Please set down exactly the lines of the listing below from the line containing "CREASE_COLUMNS, tail, WAIST_LIFT)" through the line containing "before = set(bpy.data.objects)", both lines included, leaving out all other lines.
* Begin Provided data *
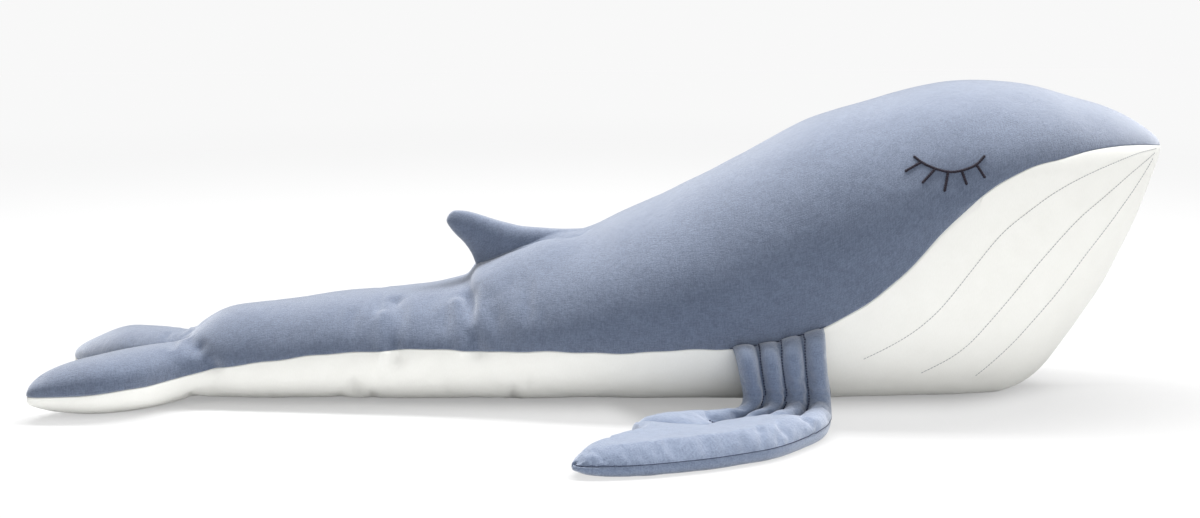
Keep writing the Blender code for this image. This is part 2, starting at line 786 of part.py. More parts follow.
def fold_sheet(side):
    """The quarter turn at the floor, from hanging to lying."""
    sheet, over, under = [], [], []
    centre_y = FLIPPER_HANG_Y + FLIPPER_FOLD_RADIUS
    centre_z = sheet_height() + FLIPPER_FOLD_RADIUS
    for i in range(FOLD_COLUMNS):
        turn = math.pi / 2 * (1 - i / (FOLD_COLUMNS - 1))
        out = centre_y - FLIPPER_FOLD_RADIUS * math.sin(turn)
        z = centre_z - FLIPPER_FOLD_RADIUS * math.cos(turn)
        normal = np.array((0.0, side * math.sin(turn), math.cos(turn)))
        for across in across_shares():
            x = FLIPPER_BACK_X + FLIPPER_LOW_SHIFT + (FLIPPER_FRONT_X - FLIPPER_BACK_X) * across
            sheet.append((np.array((x, side * out, z)), normal))
        above, below = finger_heights(1.0)
        over += above
        under += below
    return sheet, over, under


def blade_sheet(side):
    """The stretch on the floor: it sweeps back and out, and its trailing edge has a notch."""
    sheet, over, under = [], [], []
    corner = FLIPPER_FRONT_X + FLIPPER_LOW_SHIFT
    start = FLIPPER_HANG_Y + FLIPPER_FOLD_RADIUS + GAP
    for lead_x, lead_y, trail_x, trail_y, thickness in BLADE_SHARES:
        lead = np.array((corner - lead_x * BLADE_LENGTH, start + lead_y * BLADE_REACH))
        trail = np.array((corner - trail_x * BLADE_LENGTH, start + trail_y * BLADE_REACH))
        for across in across_shares():
            x, out = trail + (lead - trail) * across
            sheet.append((np.array((x, side * out, sheet_height())), np.array((0.0, 0.0, 1.0))))
        above, below = finger_heights(thickness)
        over += above
        under += below
    return sheet, over, under


def flipper(label, side, root_pivot, fold_pivot):
    """A flipper in three stretches: hanging, folding and lying on the floor."""
    stretches = (
        ("arm", arm_sheet, root_pivot),
        ("fold", fold_sheet, root_pivot),
        ("blade", blade_sheet, fold_pivot),
    )
    rows = len(across_shares())
    for stretch, shape, pivot in stretches:
        sheet, over, under = shape(side)
        prefix = f"flipper_{label}_{stretch}"
        names = (f"{prefix}_upper_panel", f"{prefix}_lower_panel", f"{prefix}_stuffing")
        pad(names, sheet, rows, over, under, (PALE_BLUE, PALE_BLUE), pivot, side > 0)


def main():
    clear_scene()
    body = pivot_at("body_frame", (0, 0, 0))
    waist = pivot_at("tail_swing_hinge", (SWING_X, 0, 0))
    tail = pivot_at("tail_lift_hinge", (LIFT_X, 0, lift_height(LIFT_X)))
    fluke = pivot_at("fluke_flap_hinge", (FLAP_X, 0, lift_height(FLAP_X)))
    body_stretch("torso_", WAIST_FRONT + GAP, LENGTH / 2, TORSO_COLUMNS, body, nose=True)
    body_stretch("waist_", WAIST_BACK, WAIST_FRONT, WAIST_COLUMNS, waist, WAIST_LIFT)
    body_stretch("tail_", CREASE_FRONT, WAIST_BACK - GAP, TAIL_COLUMNS, tail)
    body_stretch("crease_", CREASE_BACK, CREASE_FRONT - GAP, CREASE_COLUMNS, tail, WAIST_LIFT)
    flukes(fluke)
    dorsal_fin(pivot_at("fin_flop_hinge", fin_axis()[0]))
    for label, side in SIDES.items():
        eye(label, side, bpy.data.objects[f"torso_side_panel_{label}"], body)
        root = pivot_at(f"flipper_{label}_swing_hinge", swing_place(side))
        fold_place = (FLIPPER_FRONT_X, side * FLIPPER_HANG_Y, sheet_height())
        flipper(label, side, root, pivot_at(f"flipper_{label}_fold_hinge", fold_place))


main()
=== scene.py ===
"""Looks of a plush whale: brushed blue and smooth white cloth over filling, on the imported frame.

Metres, +Z up, snout at +X, the whale's left at +Y, lying on Z = 0.
"""
import math

import bpy
import numpy as np
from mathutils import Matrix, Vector, noise
from mathutils.bvhtree import BVHTree

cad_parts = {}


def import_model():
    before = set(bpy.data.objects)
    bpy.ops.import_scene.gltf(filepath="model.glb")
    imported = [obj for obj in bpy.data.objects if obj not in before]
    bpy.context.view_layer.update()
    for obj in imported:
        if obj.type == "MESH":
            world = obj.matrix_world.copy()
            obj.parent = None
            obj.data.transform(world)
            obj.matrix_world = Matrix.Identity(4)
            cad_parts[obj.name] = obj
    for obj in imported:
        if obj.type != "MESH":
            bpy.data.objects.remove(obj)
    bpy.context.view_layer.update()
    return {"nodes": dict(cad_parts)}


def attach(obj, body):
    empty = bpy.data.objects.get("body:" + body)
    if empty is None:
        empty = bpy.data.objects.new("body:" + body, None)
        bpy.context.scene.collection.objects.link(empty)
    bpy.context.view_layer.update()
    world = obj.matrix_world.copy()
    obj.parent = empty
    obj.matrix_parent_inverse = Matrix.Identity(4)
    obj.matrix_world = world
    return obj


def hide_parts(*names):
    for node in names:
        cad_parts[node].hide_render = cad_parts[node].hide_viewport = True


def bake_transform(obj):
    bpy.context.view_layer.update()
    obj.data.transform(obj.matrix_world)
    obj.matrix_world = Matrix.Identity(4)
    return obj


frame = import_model()

# Driving sizes, as in the frame
LENGTH = 1.012
HEIGHT = 0.286
HALF_WIDTH = 0.115
FLOOR_GAP = 0.0003
SIDES = {"left": 1, "right": -1}

# Where the skin is divided between its bends, and where each bend starts and ends, along X
WAIST_START = -0.098
WAIST_SPLIT = -0.168
WAIST_END = -0.238
TAIL_SPLIT = -0.300
CREASE_START = -0.334
CREASE_END = -0.376
FLUKE_FRONT = -0.370

# Body stations: length behind the snout, back, half width, seam and keel as shares of the sizes
# above, the fullness of the section under its widest point, and that point's share of the height
BODY_SHARES = (
    (0.8794, 0.217, 0.360, 0.094, 0.014, 2.20, 0.46),
    (0.8656, 0.237, 0.378, 0.101, 0.006, 2.20, 0.46),
    (0.8340, 0.287, 0.409, 0.129, 0.003, 2.20, 0.46),
    (0.7905, 0.307, 0.452, 0.156, 0.000, 2.20, 0.46),
    (0.7312, 0.333, 0.526, 0.182, 0.000, 2.20, 0.47),
    (0.6719, 0.347, 0.600, 0.200, 0.000, 2.20, 0.48),
    (0.6225, 0.379, 0.670, 0.198, 0.000, 2.25, 0.48),
    (0.5731, 0.444, 0.757, 0.204, 0.000, 2.30, 0.47),
    (0.5138, 0.528, 0.843, 0.204, 0.000, 2.30, 0.46),
    (0.4835, 0.577, 0.880, 0.206, 0.000, 2.34, 0.46),
    (0.4447, 0.638, 0.922, 0.213, 0.000, 2.40, 0.46),
    (0.3755, 0.764, 0.970, 0.229, 0.000, 2.60, 0.47),
    (0.3162, 0.876, 0.991, 0.287, 0.000, 2.80, 0.51),
    (0.2569, 0.938, 1.000, 0.428, 0.000, 2.90, 0.58),
    (0.2174, 0.976, 0.996, 0.576, 0.000, 2.90, 0.64),
    (0.1828, 0.993, 0.978, 0.693, 0.000, 2.90, 0.69),
    (0.1482, 0.993, 0.930, 0.761, 0.000, 2.80, 0.73),
    (0.1136, 0.979, 0.857, 0.792, 0.052, 2.60, 0.74),
    (0.0840, 0.950, 0.765, 0.813, 0.182, 2.45, 0.74),
    (0.0543, 0.920, 0.635, 0.819, 0.337, 2.30, 0.73),
    (0.0316, 0.885, 0.500, 0.815, 0.497, 2.20, 0.70),
    (0.0148, 0.849, 0.357, 0.806, 0.652, 2.10, 0.66),
    (0.0049, 0.822, 0.204, 0.798, 0.736, 2.00, 0.60),
    (0.0008, 0.802, 0.078, 0.792, 0.778, 2.00, 0.52),
    (0.0000, 0.790, 0.000, 0.790, 0.790, 2.00, 0.50),
)
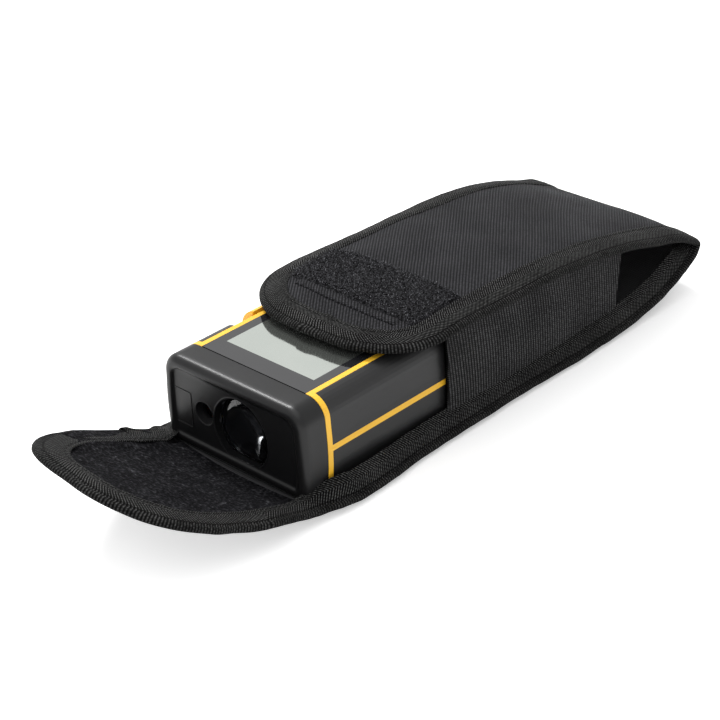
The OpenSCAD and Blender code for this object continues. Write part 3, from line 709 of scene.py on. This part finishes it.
# second leg, along itself and above it
INNER_LEG = [(0.15, 0.04), (0.55, 0.34), (1.5, 0.46), (2.8, 0.46), (4.1, 0.44), (4.7, 0.38), (5.0, 0.18),
             (5.3, 0.36), (5.8, 0.3), (6.1, 0.1), (5.95, -0.12), (4.0, -0.16), (2.0, -0.14), (0.9, -0.1)]
CLOSING = [(2.0, 1.0), (6.0, 0.9)]
ROOT = (1.1, 1.42)
SEAM_OUT, SEAM_IN, RIM = 4, len(OUTER_LEG) + 6, 12


def ripple(t, a=1.0):
    """Irregular waviness along a seam."""
    return a * (0.45 * np.sin(t / 1.37 + 0.4) + 0.35 * np.sin(t / 0.83 + 1.9) + 0.35 * np.sin(t / 2.9)
                + 0.2 * np.sin(t / 0.47 + 2.2))


def tape_loops(stations, lifts, start=0.0, sense=1.0, dents=(), lap=None):
    """stations: functions m -> (s, x); lifts: angle of the inner leg off the cloth;
    dents: (x, y, radius, height) places where the tape stands up or sinks;
    lap: (stations, mm) how far the first stations stand off the piece they lie over."""
    rows = []
    for lift in lifts:
        c, s_ = cos(lift), sin(lift)
        pts = list(OUTER_LEG)
        for r, h in INNER_LEG:
            pts.append((ROOT[0] + r * c - h * s_, ROOT[1] + r * s_ + h * c))
        rows.append(pts + CLOSING)
    rows = np.array(rows)
    r, c = rows.shape[:2]
    ss, xx = np.zeros((r, c)), np.zeros((r, c))
    for k, at in enumerate(stations):
        ss[k], xx[k] = at(rows[k, :, 0])
    base = surf(ss, xx, 0.0)
    n = facing(ss, xx)
    mid = surf(*[np.array(v) for v in zip(*[at(np.array([TAPE_MID])) for at in stations])])[:, 0]
    run = travel(mid)
    pts = base - n * rows[..., 1:2]
    where = mid[:, 1] + 0.9 * mid[:, 0] + 0.8 * mid[:, 2]
    edge_dir = unit(base[:, 1] - base[:, RIM])
    inner = np.clip(rows[..., 0] / 8.0, 0, 1)
    sway = ripple(where / 2.4, 0.16)[:, None] * (1 - inner) + ripple(where * 0.9, 0.14)[:, None] * inner
    pts += edge_dir[:, None, :] * sway[..., None]
    if lap:
        # swell the section about its middle so that it wraps the tape beneath
        grow = 1 - ease(np.arange(r) / lap[0])
        away = unit(pts - pts.mean(1, keepdims=True))
        pts += (away * 0.35 + n * 0.65) * (lap[1] * grow)[:, None, None]
        outer = np.exp(-((np.arange(c) - RIM) / 3.0) ** 2)
        pts -= edge_dir[:, None, :] * (0.3 * lap[1] * grow[:, None] * outer[None])[..., None]
    # thread pull: puckers along both seam lines, and a looser upper edge where the leg stands
    k = np.arange(c)
    at_out = np.exp(-((k - SEAM_OUT) / 1.6) ** 2)
    at_in = np.exp(-((k - SEAM_IN - 1) / 2.4) ** 2)
    loose = 0.6 + 1.0 * np.sin(np.array(lifts))
    puff = (ripple(where * 1.3 + 0.5, 0.09)[:, None] * at_out[None]
            + (ripple(where * 1.15, 0.15) * loose)[:, None] * at_in[None]
            + ripple(where / 3.2, 0.08)[:, None] * np.where(k < RIM, 1.0, 0.3)[None])
    for x0, y0, radius, tall in dents:
        far = ((pts[..., 0] - x0) ** 2 + (pts[..., 1] - y0) ** 2) / radius ** 2
        puff += tall * np.exp(-far)
    pts += n * puff[..., None]
    # texture coordinate across: 0 at the rim, negative on the outer leg
    seg = np.linalg.norm(np.diff(np.array(OUTER_LEG[:RIM + 1]), axis=0), axis=1)
    v_outer = list(-np.concatenate([np.cumsum(seg[::-1])[::-1], [0]])) + [0.45, 0.95, 1.45]
    v = np.array(v_outer + [1.6 + p[0] for p in INNER_LEG] + [8.5, -8.9])
    uv = np.stack([np.repeat((start + sense * run)[:, None], c, 1), np.repeat(v[None], r, 0)], axis=-1)
    uv = np.concatenate([uv, np.stack([uv[:, 0, 0], uv[:, 0, 1] - 0.4], -1)[:, None]], axis=1)
    return pts, uv, run[-1]


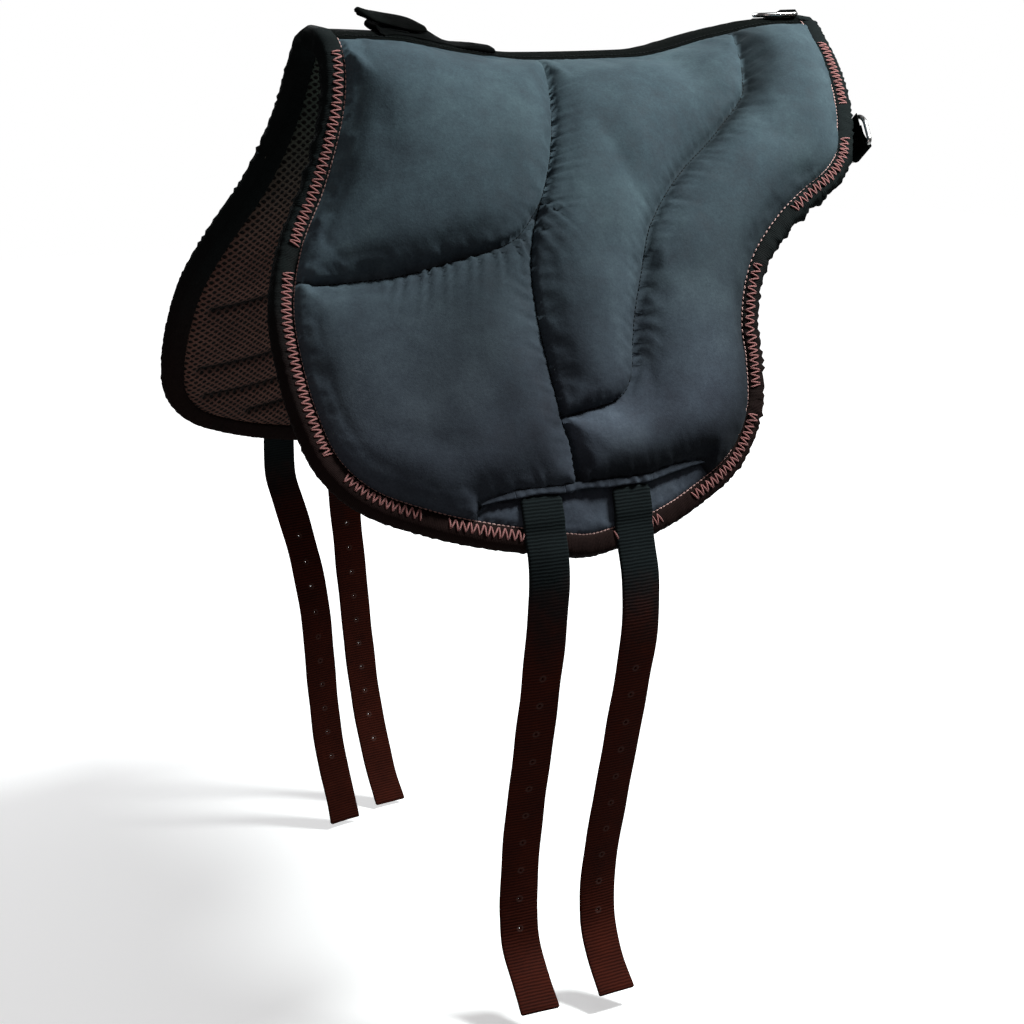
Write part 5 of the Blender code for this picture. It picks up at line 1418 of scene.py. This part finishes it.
def add_ring_and_tab(name):
    """A round-ended wire ring on its bar, and the folded webbing that holds it, sewn down round its edge."""
    foot, along, across, off, side = RINGS[name]
    foot, along, across, off = (np.array(v) for v in (foot, along, across, off))
    flip = mirror(side)
    bar = RING_WIRE / 2 + TAB_EYE_CLEAR + TAB_THICK
    half = RING_SPAN / 2
    corner = RING_CORNER
    reach = RING_REACH - half
    bend = [(half - corner + corner * math.sin(t), corner - corner * math.cos(t)) for t in np.linspace(0.3, 1.57, 5)]
    path = [(x, 0) for x in np.linspace(-half + corner, half - corner, 9)] + bend
    path += [(half * math.cos(t), reach + half * math.sin(t)) for t in np.linspace(0, math.pi, 33)]
    path = np.array(path + [(-x, y) for x, y in bend[::-1]])
    middles = foot + off * bar + path[:, :1] * across + path[:, 1:] * along
    runs = unit(np.roll(middles, -1, axis=0) - np.roll(middles, 1, axis=0))
    turns = 2 * math.pi * np.arange(16) / 16
    outwards = np.cross(runs, off)
    sections = (middles[:, None] + (outwards[:, None] * np.cos(turns)[None, :, None]
                + off * np.sin(turns)[None, :, None]) * RING_WIRE / 2)
    made = add_piece(f"wire_ring_{name}", (sections * flip).reshape(-1, 3), tube(sections, closed=True), WIRE,
                     f"ring_{name}")
    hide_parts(f"ring_{name}")
    loop = RING_WIRE / 2 + TAB_EYE_CLEAR + TAB_THICK / 2
    line = [(TAB_PLATE, 0.0008), (TAB_PLATE - 0.006, 0.0008), (TAB_LOOP, 0.0009), (TAB_EYE, 0.0010),
            (TAB_EYE * 0.5, 0.0009)]
    line += [(loop * math.cos(t), bar + loop * math.sin(t)) for t in np.radians((-90, -130, -180, -230, -262))]
    line += [(TAB_EYE * 0.55, 0.0046), (TAB_EYE, 0.0028), (TAB_EYE + 0.004, 0.0026), (TAB_LOOP, 0.0026)]
    line = smooth_path(line)
    centres = foot + line[:, :1] * along + line[:, 1:] * off
    run = unit(np.gradient(centres, axis=0))
    sides = np.broadcast_to(across, run.shape)
    facing = unit(np.cross(run, sides))
    made = add_strap(f"tab_webbing_{name}", centres * flip, sides * flip, facing * flip, TAB_WIDTH, TAB_THICK * 0.9,
                     STRAP_WEB)
    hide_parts(f"tab_{name}")
    edge = TAB_WIDTH / 2 - 0.003
    marks = np.arange(TAB_EYE + 0.005, TAB_LOOP - 0.003, 0.0030)
    rows = [(s, x, across) for s in (TAB_EYE + 0.0035, TAB_LOOP - 0.002)
            for x in np.arange(-edge, edge + 0.0005, 0.0030)]
    rows += [(s, x, along) for x in (-edge, edge) for s in marks]
    places = np.array([foot + along * s + across * x + off * 0.0036 for s, x, _ in rows])
    ways = np.array([way for _, _, way in rows])
    stitch_rows(f"tab_stitches_{name}", places * flip, ways * flip, np.broadcast_to(off, places.shape) * flip,
                TAB_STITCH, DARK_THREAD)


# Stage

# Lights: name, place, aim, size, power and colour
LIGHTS = (
    ("key", (0.98, -0.62, 1.25), (0.05, -0.1, -0.1), 0.5, 90, (0.95, 1.0, 0.99)),
    ("top", (-0.1, -0.5, 1.9), (0, -0.1, -0.1), 1.2, 6, (0.95, 0.98, 1.0)),
    ("front", (-1.9, -1.0, 0.0), (0, 0, -0.25), 1.2, 3.5, (1.0, 0.80, 0.76)),
    ("back", (0.2, 1.9, 0.9), (0, 0, -0.2), 1.2, 22, (0.95, 0.98, 1.0)),
)


def add_light(name, place, target, size, power, colour):
    data = bpy.data.lights.new(name, "AREA")
    data.shape = "DISK"
    data.size = size
    data.energy = power
    data.color = colour
    lamp = link(bpy.data.objects.new(name, data))
    lamp.location = place
    x, y, z = np.array(target) - np.array(place)
    lamp.rotation_euler = (math.atan2(z, math.hypot(x, y)) + math.pi / 2, 0, math.atan2(y, x) - math.pi / 2)


def add_floor():
    """A pale floor, which the camera sees as white away from the pad's shadow."""
    look = Look("floor", 0.8, specular=0.1)
    seen = look.node("LightPath").outputs["Is Camera Ray"]
    away = look.node("VectorMath", {0: look.place}, operation="LENGTH").outputs["Value"]
    inputs = look.shader.inputs
    look.link(look.times(seen, look.faded(away, 0.9, 2.4, 0.45, 1.0)), inputs["Emission Strength"])
    look.link(look.mixed(seen, (0.30, 0.30, 0.30), (0.80, 0.80, 0.80)), inputs["Base Color"])
    inputs["Emission Color"].default_value = (1, 1, 1, 1)
    level = float(CAD_LOW[2]) - FLOOR_BELOW
    corners = [(x * FLOOR_REACH, y * FLOOR_REACH, level) for x, y in ((-1, -1), (1, -1), (1, 1), (-1, 1))]
    mesh = new_mesh("floor", corners, [(0, 1, 2, 3)])
    mesh.materials.append(look.material)
    link(bpy.data.objects.new("floor", mesh))


def add_world():
    """Soft light from all round, and a white background for the camera alone."""
    world = bpy.data.worlds.new("studio")
    bpy.context.scene.world = world
    world.use_nodes = True
    world.node_tree.nodes.clear()
    sky = Graph(world.node_tree)
    seen = sky.node("Background", {"Color": (1, 1, 1, 1), "Strength": 1.0})
    soft = sky.node("Background", {"Color": (1.0, 0.93, 0.95, 1), "Strength": 0.065})
    camera = sky.node("LightPath").outputs["Is Camera Ray"]
    both = sky.node("MixShader", {0: camera, 1: soft.outputs[0], 2: seen.outputs[0]})
    sky.node("OutputWorld", {0: both.outputs[0]})


def add_stage():
    scene = bpy.context.scene
    data = bpy.data.cameras.new("camera")
    data.lens = CAMERA_LENS
    data.sensor_width = 36
    camera = link(bpy.data.objects.new("camera", data))
    camera.location = CAMERA_PLACE
    camera.rotation_euler = (math.radians(CAMERA_TILT), 0, math.radians(CAMERA_TURN))
    scene.camera = camera
    add_floor()
    add_world()
    for light in LIGHTS:
        add_light(*light)
    scene.view_settings.view_transform = "Standard"


def main():
    flat, faces = flat_mesh(BORDER_LOOP, [PANEL_INNER, *SEAMS.values()], FINE_STEP)
    heights, apart, held = cover_heights(flat, faces)
    heights = add_relief(flat, heights, apart, held)
    top = settled(faces, DRAPE.lift(flat, SEAM_TOP + heights), held, apart)
    for name, side in (("near", -1), ("far", 1)):
        add_cover(name, side, flat, faces, top)
        add_lining(name, side)
        add_binding(name, side)
        add_binding_stitches(name, side)
        add_seam_stitches(name, side)
        add_folds(name, side)
    add_spine_tape()
    add_spine_lining()
    for name in BILLET_SIDES:
        add_billet(name)
    add_grab_strap()
    for name in RINGS:
        add_ring_and_tab(name)
    add_stage()


main()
* End Provided data *
__Task answer__.
    body_stretch("crease_", CREASE_BACK, CREASE_FRONT - GAP, CREASE_COLUMNS, tail, WAIST_LIFT)
    flukes(fluke)
    dorsal_fin(pivot_at("fin_flop_hinge", fin_axis()[0]))
    for label, side in SIDES.items():
        eye(label, side, bpy.data.objects[f"torso_side_panel_{label}"], body)
        root = pivot_at(f"flipper_{label}_swing_hinge", swing_place(side))
        fold_place = (FLIPPER_FRONT_X, side * FLIPPER_HANG_Y, sheet_height())
        flipper(label, side, root, pivot_at(f"flipper_{label}_fold_hinge", fold_place))


main()
=== scene.py ===
"""Looks of a plush whale: brushed blue and smooth white cloth over filling, on the imported frame.

Metres, +Z up, snout at +X, the whale's left at +Y, lying on Z = 0.
"""
import math

import bpy
import numpy as np
from mathutils import Matrix, Vector, noise
from mathutils.bvhtree import BVHTree

cad_parts = {}


def import_model():
    before = set(bpy.data.objects)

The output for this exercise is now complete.